_EXERCISE PROMPT_. Each line that follows should be printed again exactly as it stands.

_LISTING_.
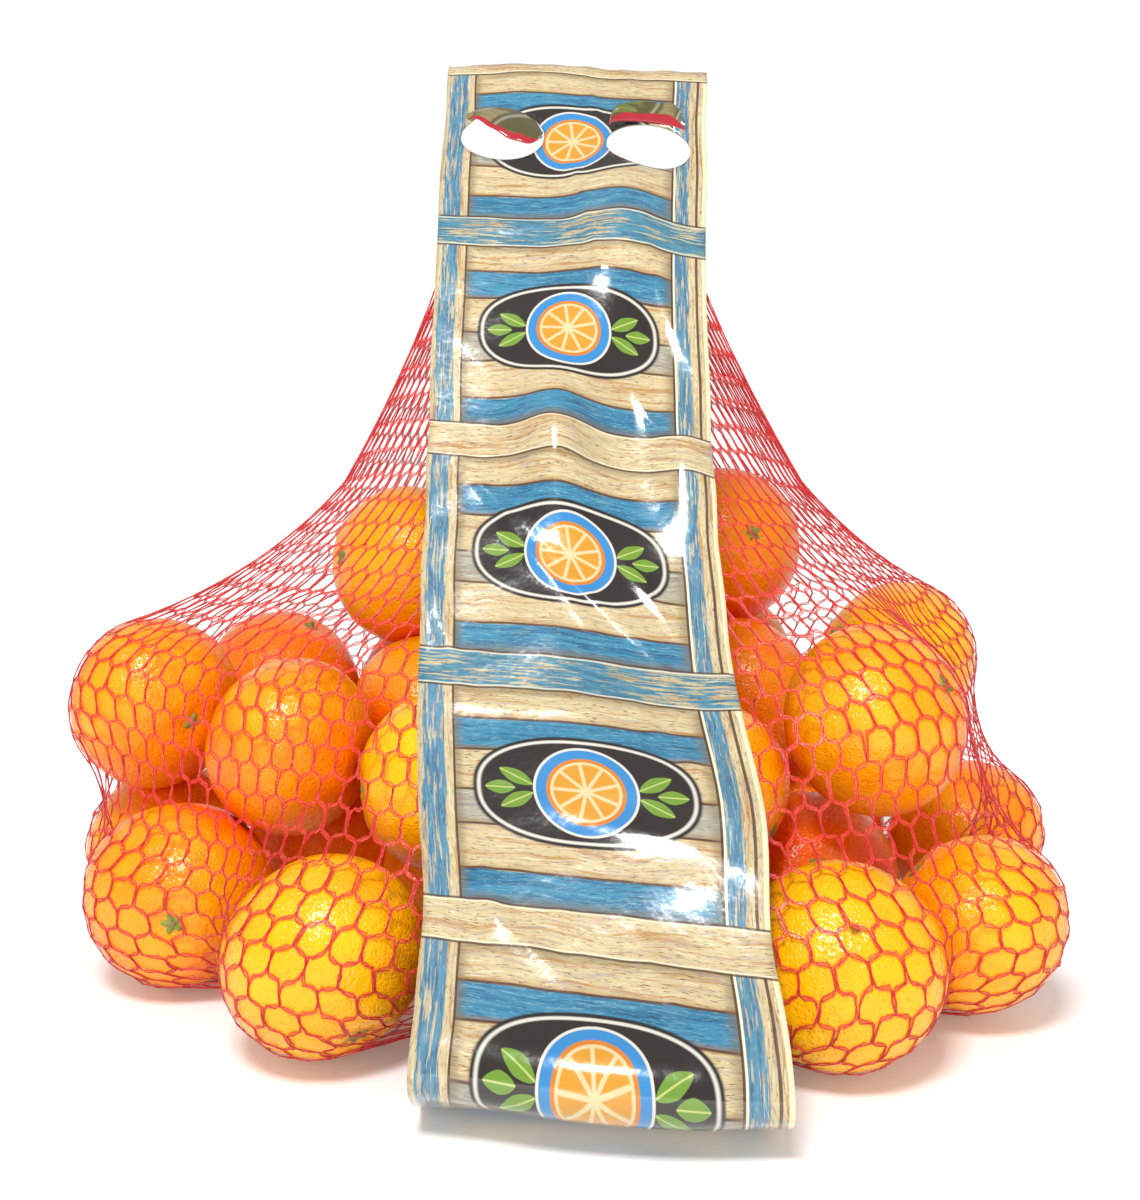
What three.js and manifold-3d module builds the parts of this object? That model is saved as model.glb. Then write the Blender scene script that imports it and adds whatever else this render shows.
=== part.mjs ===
// Net of mandarins: a heap of fruit in a knitted net, inside a loop of printed film.
// The film runs down the front, under the heap and up the back. Its two ends are welded
// together over the gathered top of the net, and two finger holes make them a handle.
//
// Millimetres, X to the viewer's right, Y away from the viewer, Z up.
// The origin lies on the floor, under the middle of the heap.

import * as THREE from 'three';
import { mergeVertices } from 'three/addons/utils/BufferGeometryUtils.js';
import Module from 'manifold-3d';

// Mandarins
const HEAP_LIFT = 2; // film and net under the fruit
const MANDARINS = [ // across, back and diameter, from the floor layer up
  [79, -97, 61], [-73, -90, 61], [2, -79, 60], [129, -60, 59], [-131, -35, 61], [84, -18, 60],
  [-36, -5, 60], [25, 5, 59], [-91, 25, 60], [152, 36, 60], [-153, 28, 60], [94, 55, 61],
  [-27, 57, 61], [34, 68, 60], [-93, 87, 60], [92, 116, 60], [-42, 120, 60], [20, 129, 61],
  [-41, -46, 58], [43, -40, 60], [-96, -18, 61], [99, -43, 62], [-150, 9, 61], [-51, 23, 60],
  [8, 34, 59], [68, 43, 60], [127, 47, 61], [-116, 72, 61], [-57, 88, 60], [6, 96, 59],
  [64, 105, 60],
  [-63, 50, 61], [62, 72, 61],
];

// Film band: its left and right edges at stations along its length
const FILM = 0.8; // thickness
const SECOND_LAYER = 0.6; // what the second layer adds where it is welded to the first
const FILM_GAP = 0.5; // least room between film and net
const BAND_FRONT = [ // left edge, right edge, from the handle's top down to the flat strip
  [[-48, 88, 331], [54, 85, 328]],
  [[-49, 38, 259], [50, 36, 256]],
  [[-49, -3, 185], [49, -6, 178]],
  [[-48, -54, 112], [52, -59, 106]],
  [[-45, -83, 80], [56, -97, 79]],
  [[-41, -116, 51], [55, -126, 48]],
  [[-42, -141, 27], [57, -152, 25]],
  [[-42, -144, 19], [57, -155, 17]],
  [[-42, -138, 11], [57, -149, 10]],
  [[-42, -126, 4], [57, -135, 4]],
  [[-43, -110, FILM / 2], [56, -114, FILM / 2]],
  [[-45, -70, FILM / 2], [55, -70, FILM / 2]],
];
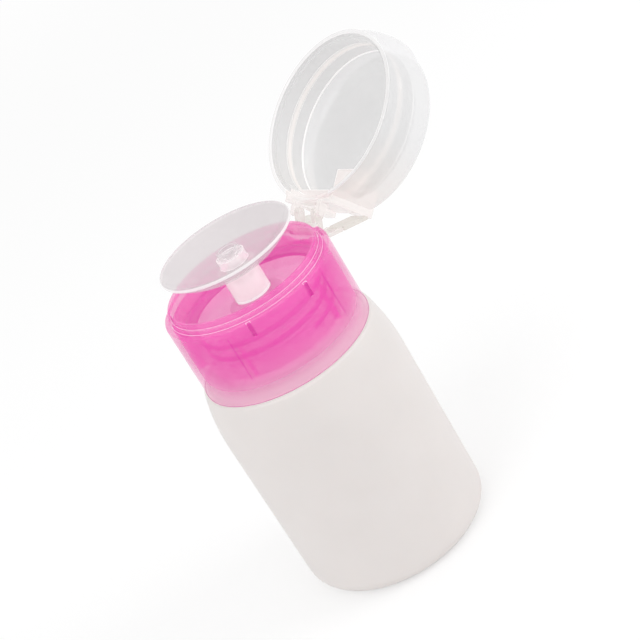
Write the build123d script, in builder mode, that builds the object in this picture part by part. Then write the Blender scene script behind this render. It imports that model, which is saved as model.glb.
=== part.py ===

_RESPONSE TO THIS TASK_.
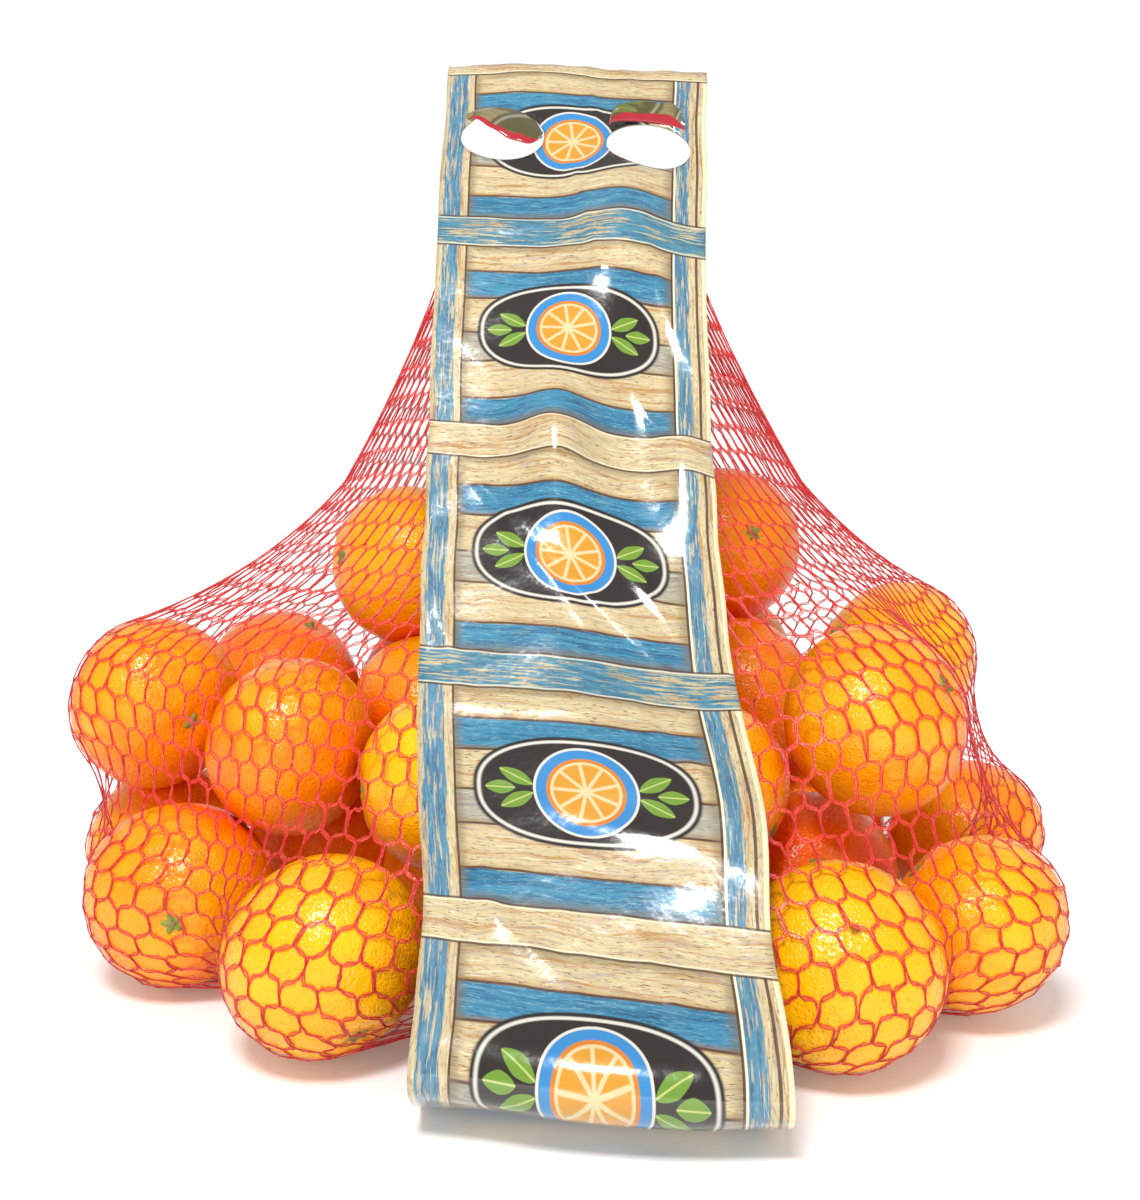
What three.js and manifold-3d module builds the parts of this object? That model is saved as model.glb. Then write the Blender scene script that imports it and adds whatever else this render shows.
=== part.mjs ===
// Net of mandarins: a heap of fruit in a knitted net, inside a loop of printed film.
// The film runs down the front, under the heap and up the back. Its two ends are welded
// together over the gathered top of the net, and two finger holes make them a handle.
//
// Millimetres, X to the viewer's right, Y away from the viewer, Z up.
// The origin lies on the floor, under the middle of the heap.

import * as THREE from 'three';
import { mergeVertices } from 'three/addons/utils/BufferGeometryUtils.js';
import Module from 'manifold-3d';

// Mandarins
const HEAP_LIFT = 2; // film and net under the fruit
const MANDARINS = [ // across, back and diameter, from the floor layer up
  [79, -97, 61], [-73, -90, 61], [2, -79, 60], [129, -60, 59], [-131, -35, 61], [84, -18, 60],
  [-36, -5, 60], [25, 5, 59], [-91, 25, 60], [152, 36, 60], [-153, 28, 60], [94, 55, 61],
  [-27, 57, 61], [34, 68, 60], [-93, 87, 60], [92, 116, 60], [-42, 120, 60], [20, 129, 61],
  [-41, -46, 58], [43, -40, 60], [-96, -18, 61], [99, -43, 62], [-150, 9, 61], [-51, 23, 60],
  [8, 34, 59], [68, 43, 60], [127, 47, 61], [-116, 72, 61], [-57, 88, 60], [6, 96, 59],
  [64, 105, 60],
  [-63, 50, 61], [62, 72, 61],
];

// Film band: its left and right edges at stations along its length
const FILM = 0.8; // thickness
const SECOND_LAYER = 0.6; // what the second layer adds where it is welded to the first
const FILM_GAP = 0.5; // least room between film and net
const BAND_FRONT = [ // left edge, right edge, from the handle's top down to the flat strip
  [[-48, 88, 331], [54, 85, 328]],
  [[-49, 38, 259], [50, 36, 256]],
  [[-49, -3, 185], [49, -6, 178]],
  [[-48, -54, 112], [52, -59, 106]],
  [[-45, -83, 80], [56, -97, 79]],
  [[-41, -116, 51], [55, -126, 48]],
  [[-42, -141, 27], [57, -152, 25]],
  [[-42, -144, 19], [57, -155, 17]],
  [[-42, -138, 11], [57, -149, 10]],
  [[-42, -126, 4], [57, -135, 4]],
  [[-43, -110, FILM / 2], [56, -114, FILM / 2]],
  [[-45, -70, FILM / 2], [55, -70, FILM / 2]],
];
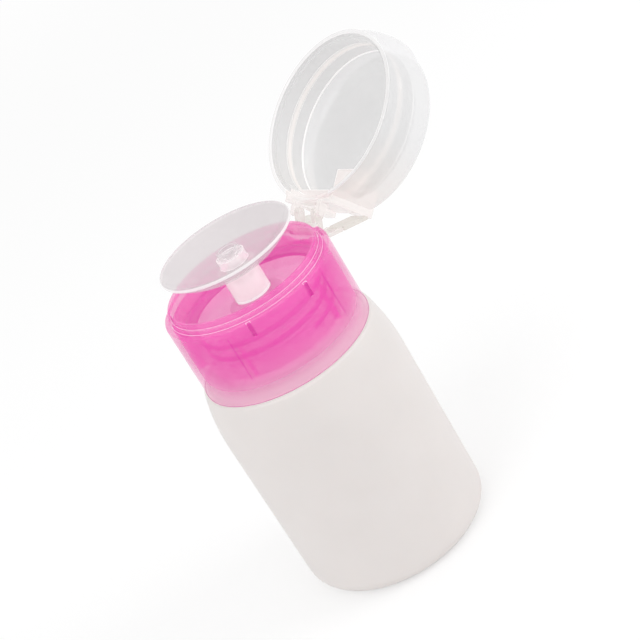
Write the build123d script, in builder mode, that builds the object in this picture part by part. Then write the Blender scene script behind this render. It imports that model, which is saved as model.glb.
=== part.py ===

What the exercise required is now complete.